=== Data extract ===
····················

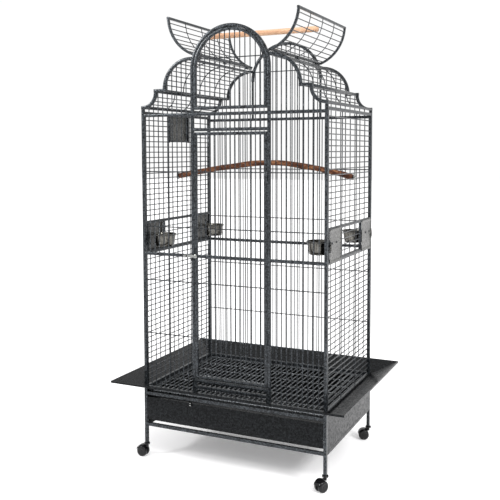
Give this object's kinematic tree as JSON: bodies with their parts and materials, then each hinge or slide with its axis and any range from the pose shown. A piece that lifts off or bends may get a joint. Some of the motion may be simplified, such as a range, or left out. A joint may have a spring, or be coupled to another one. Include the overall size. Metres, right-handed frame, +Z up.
{
  "type": "bird cage on stand",
  "caption": "Tall wire parrot cage with an opening domed play top, hinged front door, swing-out feeders, seed skirts, slide-out grate and tray, on a castered stand.",
  "frame": {"origin": "on the floor, under the middle of the cage", "axes": "+X to the right of the front, +Y from the front to the back, +Z up"},
  "size_m": [1.016, 0.803, 1.8446],
  "materials": {
    "frame_steel": "hammered powder coat",
    "sheet_steel": "hammered powder coat",
    "bright_steel": "satin",
    "pale_wood": "satin",
    "red_wood": "satin",
    "black_plastic": "gloss"
  },
  "bodies": {
    "frame": {"front_left_grille": "frame_steel", "front_right_grille": "frame_steel", "front_sill": "frame_steel", "front_crown": "frame_steel", "back_crown": "frame_steel", "arch_window": "frame_steel", "back_panel": "frame_steel", "right_lower_grille": "frame_steel", "left_lower_grille": "frame_steel", "right_feeder_band": "frame_steel", "left_feeder_band": "frame_steel", "right_upper_grille": "frame_steel", "left_upper_grille": "frame_steel", "roof_shoulder_right": "frame_steel", "roof_shoulder_left": "frame_steel", "flap_rod_right": "bright_steel", "flap_rod_left": "bright_steel", "door_hinge_lower": "frame_steel", "door_hinge_upper": "frame_steel", "latch_stop": "frame_steel", "leg_front_left": "frame_steel", "leg_back_left": "frame_steel", "leg_front_right": "frame_steel", "leg_back_right": "frame_steel", "stand_front_rail": "frame_steel", "lower_front_rail": "frame_steel", "apron_right": "sheet_steel", "apron_left": "sheet_steel", "apron_back": "sheet_steel", "skirt_front": "sheet_steel", "skirt_right": "sheet_steel", "skirt_back": "sheet_steel", "skirt_left": "sheet_steel", "inner_perch": "red_wood", "perch_bolt_left": "bright_steel", "perch_bolt_right": "bright_steel"},
    "door": {"front_door": "frame_steel"},
    "latch": {"door_latch": "bright_steel"},
    "flap_right": {"roof_flap_right": "frame_steel"},
    "flap_left": {"roof_flap_left": "frame_steel"},
    "top_perch": {"top_perch": "pale_wood"},
    "grate": {"grate": "frame_steel"},
    "tray": {"tray": "sheet_steel"},
    "nest_door": {"nest_door": "sheet_steel"},
    "feeder_left_front": {"feeder_door_left_front": "sheet_steel"},
    "cup_left_front": {"cup_left_front": "bright_steel"},
    "feeder_left_back": {"feeder_door_left_back": "sheet_steel"},
    "cup_left_back": {"cup_left_back": "bright_steel"},
    "feeder_right_front": {"feeder_door_right_front": "sheet_steel"},
    "cup_right_front": {"cup_right_front": "bright_steel"},
    "feeder_right_back": {"feeder_door_right_back": "sheet_steel"},
    "cup_right_back": {"cup_right_back": "bright_steel"},
    "caster_front_left": {"caster_hood_front_left": "black_plastic"},
    "wheel_front_left": {"caster_wheel_front_left": "black_plastic"},
    "caster_front_right": {"caster_hood_front_right": "black_plastic"},
    "wheel_front_right": {"caster_wheel_front_right": "black_plastic"},
    "caster_back_left": {"caster_hood_back_left": "black_plastic"},
    "wheel_back_left": {"caster_wheel_back_left": "black_plastic"},
    "caster_back_right": {"caster_hood_back_right": "black_plastic"},
    "wheel_back_right": {"caster_wheel_back_right": "black_plastic"}
  },
  "joints": [
    {"name": "door_hinge", "type": "hinge", "parent": "frame", "child": "door", "pos_m": [0.161, -0.3034, 0.88], "axis": [0, 0, 1], "range_deg": [0, 110]},
    {"name": "latch_turn", "type": "hinge", "parent": "door", "child": "latch", "pos_m": [-0.15405, -0.3003, 0.8745], "axis": [0, 1, 0], "range_deg": [0, 90]},
    {"name": "flap_right_hinge", "type": "hinge", "parent": "frame", "child": "flap_right", "pos_m": [0.1676, 0, 1.6793], "axis": [0, -1, 0], "range_deg": [0, 91]},
    {"name": "flap_left_hinge", "type": "hinge", "parent": "frame", "child": "flap_left", "pos_m": [-0.1676, 0, 1.6793], "axis": [0, 1, 0], "range_deg": [0, 91]},
    {"name": "top_perch_lift", "type": "slide", "parent": "frame", "child": "top_perch", "axis": [0, 0, 1], "range_m": [0, 1.28]},
    {"name": "grate_slide", "type": "slide", "parent": "frame", "child": "grate", "axis": [0, -1, 0], "range_m": [0, 0.45]},
    {"name": "tray_slide", "type": "slide", "parent": "frame", "child": "tray", "axis": [0, -1, 0], "range_m": [0, 0.45]},
    {"name": "nest_door_hinge", "type": "hinge", "parent": "frame", "child": "nest_door", "pos_m": [-0.4103, 0.0825, 1.396], "axis": [0, 0, -1], "range_deg": [0, 115]},
    {"name": "feeder_left_front_hinge", "type": "hinge", "parent": "frame", "child": "feeder_left_front", "pos_m": [-0.4103, -0.2715, 0.937], "axis": [0, 0, 1], "range_deg": [0, 100]},
    {"name": "cup_left_front_lift", "type": "slide", "parent": "feeder_left_front", "child": "cup_left_front", "axis": [0, 0, 1], "range_m": [0, 0.09]},
    {"name": "feeder_left_back_hinge", "type": "hinge", "parent": "frame", "child": "feeder_left_back", "pos_m": [-0.4103, 0.2805, 0.937], "axis": [0, 0, -1], "range_deg": [0, 100]},
    {"name": "cup_left_back_lift", "type": "slide", "parent": "feeder_left_back", "child": "cup_left_back", "axis": [0, 0, 1], "range_m": [0, 0.09]},
    {"name": "feeder_right_front_hinge", "type": "hinge", "parent": "frame", "child": "feeder_right_front", "pos_m": [0.4103, -0.2715, 0.937], "axis": [0, 0, -1], "range_deg": [0, 100]},
    {"name": "cup_right_front_lift", "type": "slide", "parent": "feeder_right_front", "child": "cup_right_front", "axis": [0, 0, 1], "range_m": [0, 0.09]},
    {"name": "feeder_right_back_hinge", "type": "hinge", "parent": "frame", "child": "feeder_right_back", "pos_m": [0.4103, 0.2805, 0.937], "axis": [0, 0, 1], "range_deg": [0, 100]},
    {"name": "cup_right_back_lift", "type": "slide", "parent": "feeder_right_back", "child": "cup_right_back", "axis": [0, 0, 1], "range_m": [0, 0.09]},
    {"name": "caster_front_left_swivel", "type": "hinge", "parent": "frame", "child": "caster_front_left", "pos_m": [-0.40015, -0.29365, 0.055], "axis": [0, 0, 1], "continuous": true},
    {"name": "wheel_front_left_roll", "type": "hinge", "parent": "caster_front_left", "child": "wheel_front_left", "pos_m": [-0.42015, -0.29365, 0.02318], "axis": [0, -1, 0], "continuous": true},
    {"name": "caster_front_right_swivel", "type": "hinge", "parent": "frame", "child": "caster_front_right", "pos_m": [0.40015, -0.29365, 0.055], "axis": [0, 0, 1], "continuous": true},
    {"name": "wheel_front_right_roll", "type": "hinge", "parent": "caster_front_right", "child": "wheel_front_right", "pos_m": [0.39015, -0.31097, 0.02318], "axis": [0.866, -0.5, 0], "continuous": true},
    {"name": "caster_back_left_swivel", "type": "hinge", "parent": "frame", "child": "caster_back_left", "pos_m": [-0.40015, 0.29365, 0.055], "axis": [0, 0, 1], "continuous": true},
    {"name": "wheel_back_left_roll", "type": "hinge", "parent": "caster_back_left", "child": "wheel_back_left", "pos_m": [-0.41947, 0.29883, 0.02318], "axis": [-0.2588, -0.9659, 0], "continuous": true},
    {"name": "caster_back_right_swivel", "type": "hinge", "parent": "frame", "child": "caster_back_right", "pos_m": [0.40015, 0.29365, 0.055], "axis": [0, 0, 1], "continuous": true},
    {"name": "wheel_back_right_roll", "type": "hinge", "parent": "caster_back_right", "child": "wheel_back_right", "pos_m": [0.38136, 0.28681, 0.02318], "axis": [0.342, -0.9397, 0], "continuous": true}
  ],
  "couplings": [
    {"joint": "flap_left_hinge", "follows": "flap_right_hinge", "ratio": 1},
    {"joint": "top_perch_lift", "follows": "flap_right_hinge", "m_per_rad": 0.8}
  ]
}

····················

=== The task ===
Find the lines containing "from" and pull them out.

=== Answer for the task ===
Give this object's kinematic tree as JSON: bodies with their parts and materials, then each hinge or slide with its axis and any range from the pose shown. A piece that lifts off or bends may get a joint. Some of the motion may be simplified, such as a range, or left out. A joint may have a spring, or be coupled to another one. Include the overall size. Metres, right-handed frame, +Z up.
  "frame": {"origin": "on the floor, under the middle of the cage", "axes": "+X to the right of the front, +Y from the front to the back, +Z up"},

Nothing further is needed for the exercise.